- [What you need to do]:
Beneath this instruction is a block of data; output from it exactly the lines that run from the one containing "translate([0, front_y, top_z])" through the one containing "noiseSpread = (0.3, 0.7)", inclusive.

- - - - - - -

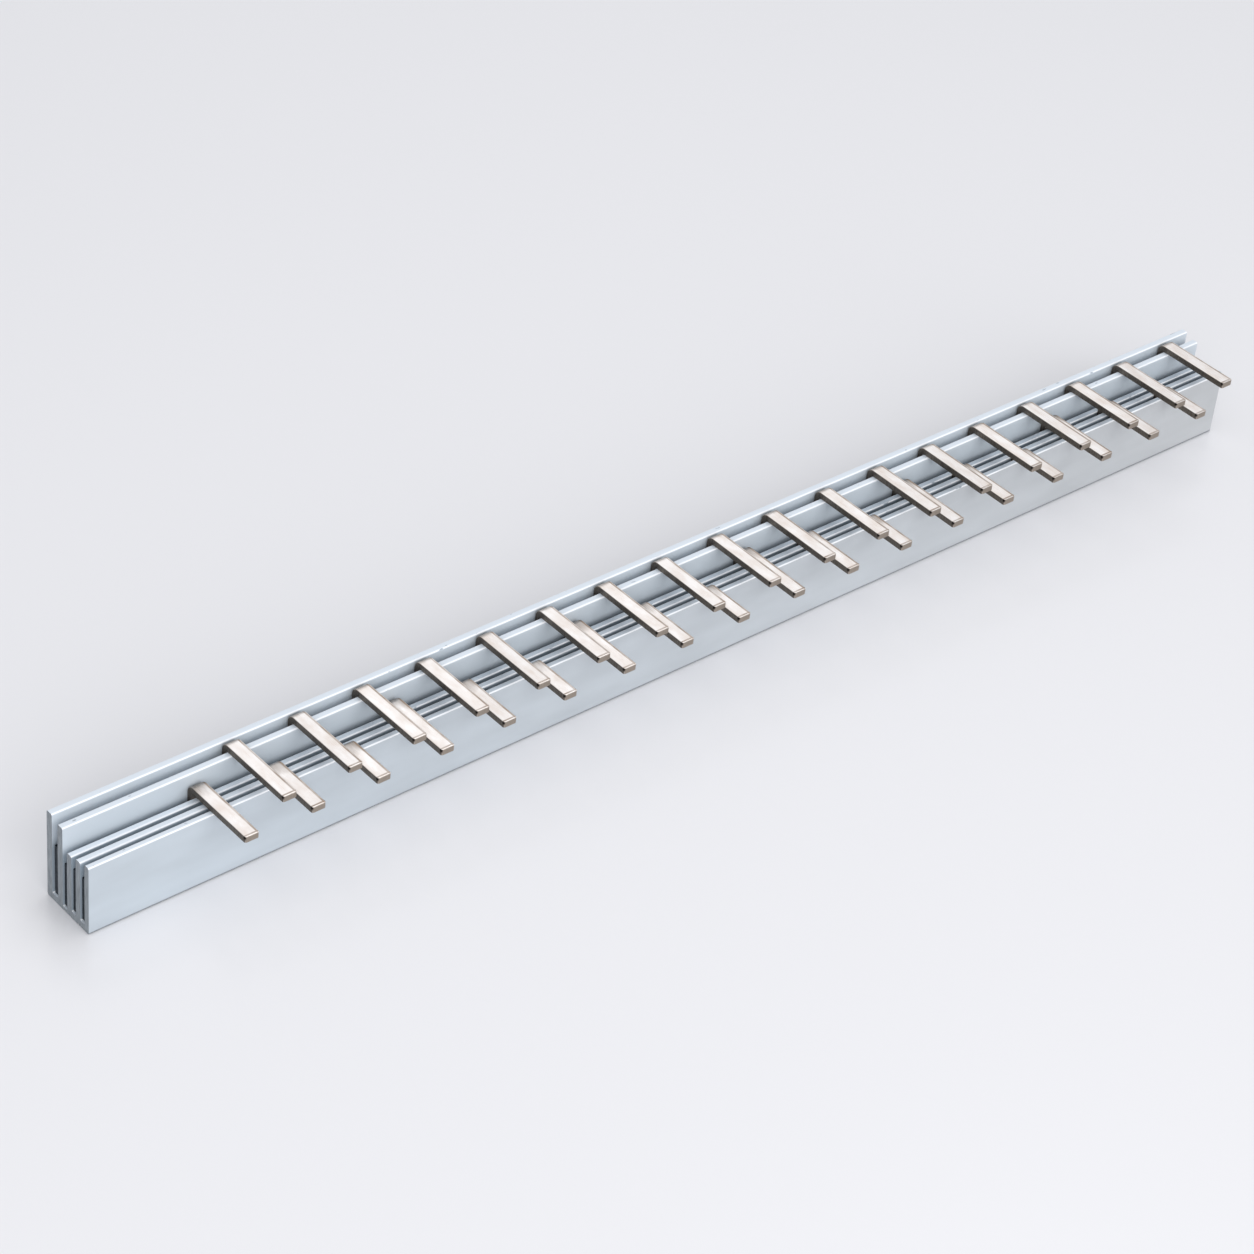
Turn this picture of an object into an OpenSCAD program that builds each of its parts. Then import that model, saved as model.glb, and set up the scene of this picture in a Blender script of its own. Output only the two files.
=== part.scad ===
// Comb busbar for a row of modular breakers that each take one phase pin and one neutral pin.
// An extruded insulating profile with four slots holds four stamped copper combs on edge.
// The neutral comb stands in the rear slot, and the three phase combs in the slots before it.
//
// Frame: the origin is the middle of the profile's underside. +X runs along the bar,
// +Y points to the back, away from the pins' tips, and +Z points up out of the slots.

/* [Layout] */
// Breaker modules served, each with one phase pin and one neutral pin
modules = 18; // [6:1:24]
// Distance from one module to the next
pitch = 17.8; // [17.5:0.1:18.5]
// Distance from a phase pin's middle to the middle of the neutral pin of the same module
neutral_shift = 11.75; // [8:0.25:13]
// Profile length before the middle of the first phase pin
lead_in = 34; // [10:1:60]
// Profile length after the middle of the last neutral pin
lead_out = 9.75; // [6:0.25:40]

/* [Profile] */
// Thickness of the front wall
front_wall = 1.6; // [1:0.1:2.4]
// Thickness of the two walls between the phase slots
phase_wall = 1.7; // [1:0.05:2.4]
// Thickness of the wall between the phase slots and the neutral slot
neutral_wall = 1.9; // [1.2:0.1:3]
// Thickness of the back wall
back_wall = 2; // [1.2:0.1:3]
// Height of the front wall
low_h = 18.7; // [17:0.1:21]
// Drop in height from the front wall to the next wall, and from that one to the third
low_step = 0.7; // [0:0.1:1]
// Height of the wall in front of the neutral slot
middle_h = 22.8; // [22:0.1:26]
// Height of the back wall
back_h = 23.9; // [18:0.1:28]
// Thickness of the floor below the slots
floor_t = 1.8; // [1.2:0.1:3]
// Thickness of the thinner web below the rear phase slot
web_t = 0.9; // [0.7:0.05:1.2]
// Radius along the upper edges of the walls
edge_r = 0.45; // [0.2:0.05:0.48]
// Radius in the lower corners of the slots
slot_r = 0.35; // [0.1:0.05:0.6]
// Radius of the lower edge at the back
back_edge_r = 0.6; // [0.3:0.1:1.6]
// Radius of the lower edge at the front
front_edge_r = 0.3; // [0.1:0.05:1]
// Width of the marking grooves in the underside
groove_w = 0.9; // [0.4:0.1:1.4]
// Depth of the marking grooves in the underside
groove_d = 0.3; // [0.1:0.05:0.4]

/* [Conductors] */
// Thickness of the copper strip
bar_t = 1.6; // [1:0.05:2.5]
// Height of the neutral strip
neutral_bar_h = 13.5; // [8:0.1:16]
// Height of the phase strips
phase_bar_h = 11.8; // [6:0.1:12.4]
// Gap from each end of the profile to the ends of the strips
end_gap = 0.5; // [0.1:0.1:5]
// Width of a pin
pin_w = 3.8; // [3:0.1:5]
// Reach of the phase pins beyond the front wall
phase_reach = 11.9; // [8:0.1:18]
// Reach of the neutral pins beyond the front wall
neutral_reach = 9.3; // [6:0.1:18]
// Radius in the corners where a pin leaves its strip
root_r = 1; // [0.3:0.1:1.5]
// Radius along the outer edges of a pin, left by the punch
roll_r = 0.25; // [0.1:0.05:0.5]
// Radius of a pin's two corners at the tip
tip_r = 0.55; // [0.3:0.05:1.2]

/* [Clearances] */
// Gap between a phase strip and each side of its slot
bar_clear = 0.05; // [0.02:0.01:0.3]
// Gap between the neutral strip and each side of its slot
neutral_clear = 0.3; // [0.05:0.05:0.6]
// Gap between the pins and the top of the wall that they are bent over
pin_clear = 0.15; // [0.05:0.05:0.5]
// Gap between a strip's lower edges and the rounded corners of its slot
seat_clear = 0.02; // [0.01:0.01:0.1]

/* [Hidden] */
$fn = 48;
// The phases follow each other in turn along the row of modules
phases = 3;
eps = 0.01;

profile_l = lead_in + (modules - 1) * pitch + neutral_shift + lead_out;
// Walls and slots from front to back, with the strip's side clearance in each slot
walls = [front_wall, phase_wall, phase_wall, neutral_wall, back_wall];
heights = [low_h, low_h - low_step, low_h - 2 * low_step, middle_h, back_h];
clears = [bar_clear, bar_clear, bar_clear, neutral_clear];
slots = [for (clear = clears) bar_t + 2 * clear];
floors = [floor_t, floor_t, web_t, floor_t];
rear_phase_slot = phases - 1;
neutral_slot = phases;
base_h = max(floors) + slot_r;

// The pins' bends clear the rounded edges of the front wall and of the neutral slot's wall
bend_r = edge_r + pin_clear;
phase_under = low_h + pin_clear;
neutral_under = middle_h + pin_clear;

function sum_before(list, i) = i == 0 ? 0 : list[i - 1] + sum_before(list, i - 1);
profile_d = sum_before(walls, len(walls)) + sum_before(slots, len(slots));
// Front face of wall i, and front face of slot i
function wall_y(i) = sum_before(walls, i) + sum_before(slots, i) - profile_d / 2;
function slot_y(i) = wall_y(i) + walls[i];
// Height of a square lower edge above the floor, where it stands on the rounded corners
function seat_lift(clear) =
    clear < slot_r ? slot_r - sqrt(pow(slot_r, 2) - pow(slot_r - clear, 2)) : 0;
function bar_z(i) = floors[i] + seat_lift(clears[i]) + seat_clear;
function phase_pin_x(module_no) = -profile_l / 2 + lead_in + module_no * pitch;

// Material to take off or put in a square corner at the origin, to round it at radius r
module corner_gap(r) {
    difference() {
        square(r);
        translate([r, r]) circle(r);
    }
}

// Outline of one wall, standing on the floor line, with both upper edges rounded
module wall_outline(t, h) {
    translate([edge_r, 0]) square([t - 2 * edge_r, h]);
    square([t, h - edge_r]);
    translate([edge_r, h - edge_r]) circle(edge_r);
    translate([t - edge_r, h - edge_r]) circle(edge_r);
}

// Outline of the lower end of a slot, with both corners rounded
module slot_outline(w, h) {
    translate([slot_r, 0]) square([w - 2 * slot_r, h]);
    translate([0, slot_r]) square([w, h]);
    translate([slot_r, slot_r]) circle(slot_r);
    translate([w - slot_r, slot_r]) circle(slot_r);
}

// V-shaped groove in the underside, with its middle at y
module groove_outline(y) {
    translate([y, 0])
        polygon([[-groove_w / 2, -eps], [groove_w / 2, -eps], [0, groove_d]]);
}

// Cross-section of the profile, with the front at the left
module profile_outline() {
    difference() {
        union() {
            translate([-profile_d / 2, 0]) square([profile_d, base_h]);
            for (i = [0 : len(walls) - 1])
                translate([wall_y(i), 0]) wall_outline(walls[i], heights[i]);
        }
        for (i = [0 : len(slots) - 1])
            translate([slot_y(i), floors[i]]) slot_outline(slots[i], base_h);
        translate([-profile_d / 2, 0]) corner_gap(front_edge_r);
        translate([profile_d / 2, 0]) mirror([1, 0]) corner_gap(back_edge_r);
        groove_outline(slot_y(rear_phase_slot) + slots[rear_phase_slot] / 2);
        groove_outline(wall_y(1) + walls[1] / 2);
    }
}

module profile() {
    color([0.74, 0.78, 0.82])
        translate([-profile_l / 2, 0, 0])
            rotate([90, 0, 90])
                linear_extrude(profile_l) profile_outline();
}

// Section of a pin: the thickness runs along x, and the outer edges at x = bar_t are rounded
module pin_section() {
    translate([0, -pin_w / 2]) square([bar_t - roll_r, pin_w]);
    translate([0, roll_r - pin_w / 2]) square([bar_t, pin_w - 2 * roll_r]);
    for (side = [-1, 1])
        translate([bar_t - roll_r, side * (pin_w / 2 - roll_r)]) circle(roll_r);
}

// Flat arm of a pin seen from above, from the bend to the rounded tip
module arm_outline(run) {
    translate([-pin_w / 2, -run + tip_r]) square([pin_w, run - tip_r - bend_r]);
    translate([tip_r - pin_w / 2, -run]) square([pin_w - 2 * tip_r, run - bend_r]);
    for (side = [-1, 1])
        translate([side * (pin_w / 2 - tip_r), -run + tip_r]) circle(tip_r);
}

// Flat arm of a pin seen from the side, with the upper edge of the tip rounded
module arm_side(run) {
    difference() {
        translate([-run, 0]) square([run - bend_r, bar_t]);
        translate([-run, bar_t]) mirror([0, 1]) corner_gap(roll_r);
    }
}

module pin_arm(run) {
    intersection() {
        translate([0, -bend_r, 0])
            rotate([90, 0, 0])
                linear_extrude(run) rotate(90) pin_section();
        linear_extrude(bar_t + eps) arm_outline(run);
        translate([-pin_w / 2, 0, 0])
            rotate([90, 0, 90])
                linear_extrude(pin_w) arm_side(run);
    }
}

// One pin, with z = 0 where its leg ends and the bend starts. The leg's front face is at
// y = 0, the arm's lower face at z = bend_r, and the tip at y = -run. Its foot is in the root.
module pin(leg_h, run) {
    translate([0, 0, -leg_h])
        linear_extrude(leg_h) rotate(90) mirror([0, 1]) pin_section();
    translate([0, -bend_r, 0])
        rotate([0, 90, 0])
            rotate(90)
                rotate_extrude(angle = 90) translate([bend_r, 0]) pin_section();
    translate([0, 0, bend_r]) pin_arm(run);
}

// Stamped outline of a strip in the x-z plane with the roots of its pins, its top at z = 0
module strip_outline(pins_x, strip_h) {
    strip_l = profile_l - 2 * end_gap;
    translate([-strip_l / 2, -strip_h]) square([strip_l, strip_h]);
    for (x = pins_x)
        translate([x, 0]) {
            translate([-pin_w / 2, -eps]) square([pin_w, root_r + eps]);
            for (side = [0, 1])
                mirror([side, 0]) translate([pin_w / 2, 0]) corner_gap(root_r);
        }
}

// One comb in slot i: its strip stands on edge, and its pins bend forward at under_z
module comb(i, pins_x, strip_h, under_z, reach) {
    front_y = slot_y(i) + clears[i];
    top_z = bar_z(i) + strip_h;
    leg_h = under_z - bend_r - top_z;
    run = front_y + profile_d / 2 + reach;
    translate([0, front_y, top_z]) {
        translate([0, bar_t, 0])
            rotate([90, 0, 0])
                linear_extrude(bar_t) strip_outline(pins_x, strip_h);
        for (x = pins_x)
            translate([x, 0, leg_h]) pin(leg_h - root_r / 2, run);
    }
}

// Phase 1 stands in the rear phase slot, and phase 3 in the one behind the front wall
module phase_comb(phase) {
    pins_x = [for (k = [phase - 1 : phases : modules - 1]) phase_pin_x(k)];
    comb(phases - phase, pins_x, phase_bar_h, phase_under, phase_reach);
}

module neutral_comb() {
    pins_x = [for (k = [0 : modules - 1]) phase_pin_x(k) + neutral_shift];
    color([0.86, 0.83, 0.79])
        comb(neutral_slot, pins_x, neutral_bar_h, neutral_under, neutral_reach);
}

module phase_comb_1() {
    color([0.84, 0.81, 0.77]) phase_comb(1);
}

module phase_comb_2() {
    color([0.84, 0.81, 0.77]) phase_comb(2);
}

module phase_comb_3() {
    color([0.84, 0.81, 0.77]) phase_comb(3);
}

profile();
neutral_comb();
phase_comb_1();
phase_comb_2();
phase_comb_3();
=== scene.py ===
import math
import bpy
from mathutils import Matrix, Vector

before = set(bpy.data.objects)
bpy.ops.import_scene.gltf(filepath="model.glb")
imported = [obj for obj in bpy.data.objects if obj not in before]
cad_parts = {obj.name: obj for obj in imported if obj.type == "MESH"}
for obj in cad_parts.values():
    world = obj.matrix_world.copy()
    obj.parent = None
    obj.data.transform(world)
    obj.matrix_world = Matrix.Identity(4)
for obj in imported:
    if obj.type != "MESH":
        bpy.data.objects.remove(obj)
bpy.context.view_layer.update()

millimetre = 0.001
noiseRoughness = 0.55
noiseSpread = (0.3, 0.7)           # the values that most of a noise lies between

bpy.context.scene.view_settings.view_transform = "Standard"


def linearColour(code):
    # sRGB hex to the linear values that shaders work in
    parts = [int(code[i:i + 2], 16) / 255 for i in (1, 3, 5)]
    parts = [c / 12.92 if c <= 0.04045 else ((c + 0.055) / 1.055) ** 2.4 for c in parts]
    return (*parts, 1)


def fromTo(limits, results=(0.0, 1.0)):
    # what a Map Range reads between its two limits, and what it gives at each
    return {
        "From Min": limits[0], "From Max": limits[1], "To Min": results[0], "To Max": results[1],
    }


def setInputs(tree, node, inputs):
    # each input gets a value, a socket, or a node whose first output feeds it
    for name, value in inputs.items():
        if isinstance(value, bpy.types.Node):
            value = value.outputs[0]
        if isinstance(value, bpy.types.NodeSocket):
            tree.links.new(value, node.inputs[name])
        else:
            node.inputs[name].default_value = value


def addNode(tree, kind, inputs=None, **settings):
    node = tree.nodes.new("ShaderNode" + kind)
    for name, value in settings.items():
        setattr(node, name, value)
    setInputs(tree, node, inputs or {})
    return node


def newMaterial(name):
    material = bpy.data.materials.new(name)
    material.use_nodes = True
    tree = material.node_tree
    return material, tree, tree.nodes["Principled BSDF"]


camera = {
    "place": (-500.0, -501.7, 529.8),      # millimetres
    "turn": (53.10, -4.90, -39.96),        # degrees
    "lens": 103.98,
    "sensor": 36,
    "nearest": 0.01,                       # metres
}


def addCamera():
    bpy.ops.object.camera_add(
        location=Vector(camera["place"]) * millimetre,
        rotation=[math.radians(a) for a in camera["turn"]],
    )
    lensCamera = bpy.context.object
    lensCamera.data.lens = camera["lens"]
    lensCamera.data.sensor_width = camera["sensor"]
    lensCamera.data.clip_start = camera["nearest"]
    bpy.context.scene.camera = lensCamera
    print("camera is in")


studio = {
    "floorColour": "#eaeaed",
    "floorRoughness": 0.24,
    "floorSize": 6,                # metres
    "floorDrop": 0.0001,           # metres, keeps the table top clear of the bar's underside
    "worldColour": "#fbfcff",
    "worldStrength": 0.58,
    "glowStrength": 1.18,          # bright patch of wall behind the table, seen in the pins
    "glowDirection": (0.38, 0.64, 0.667),
    "glowFade": (0.84, 0.985),     # cosines of the angles at which it starts and is full
    "lamps": {                     # place and size in metres, power in watts
        "overhead": ((0.45, 0.0, 1.5), (1.2, 1.2), 5.0),
        "frontLight": ((-0.35, -1.25, 0.75), (2.4, 1.2), 18),
    },
}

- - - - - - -

- [Written answer]:
    translate([0, front_y, top_z]) {
        translate([0, bar_t, 0])
            rotate([90, 0, 0])
                linear_extrude(bar_t) strip_outline(pins_x, strip_h);
        for (x = pins_x)
            translate([x, 0, leg_h]) pin(leg_h - root_r / 2, run);
    }
}

// Phase 1 stands in the rear phase slot, and phase 3 in the one behind the front wall
module phase_comb(phase) {
    pins_x = [for (k = [phase - 1 : phases : modules - 1]) phase_pin_x(k)];
    comb(phases - phase, pins_x, phase_bar_h, phase_under, phase_reach);
}

module neutral_comb() {
    pins_x = [for (k = [0 : modules - 1]) phase_pin_x(k) + neutral_shift];
    color([0.86, 0.83, 0.79])
        comb(neutral_slot, pins_x, neutral_bar_h, neutral_under, neutral_reach);
}

module phase_comb_1() {
    color([0.84, 0.81, 0.77]) phase_comb(1);
}

module phase_comb_2() {
    color([0.84, 0.81, 0.77]) phase_comb(2);
}

module phase_comb_3() {
    color([0.84, 0.81, 0.77]) phase_comb(3);
}

profile();
neutral_comb();
phase_comb_1();
phase_comb_2();
phase_comb_3();
=== scene.py ===
import math
import bpy
from mathutils import Matrix, Vector

before = set(bpy.data.objects)
bpy.ops.import_scene.gltf(filepath="model.glb")
imported = [obj for obj in bpy.data.objects if obj not in before]
cad_parts = {obj.name: obj for obj in imported if obj.type == "MESH"}
for obj in cad_parts.values():
    world = obj.matrix_world.copy()
    obj.parent = None
    obj.data.transform(world)
    obj.matrix_world = Matrix.Identity(4)
for obj in imported:
    if obj.type != "MESH":
        bpy.data.objects.remove(obj)
bpy.context.view_layer.update()

millimetre = 0.001
noiseRoughness = 0.55
noiseSpread = (0.3, 0.7)           # the values that most of a noise lies between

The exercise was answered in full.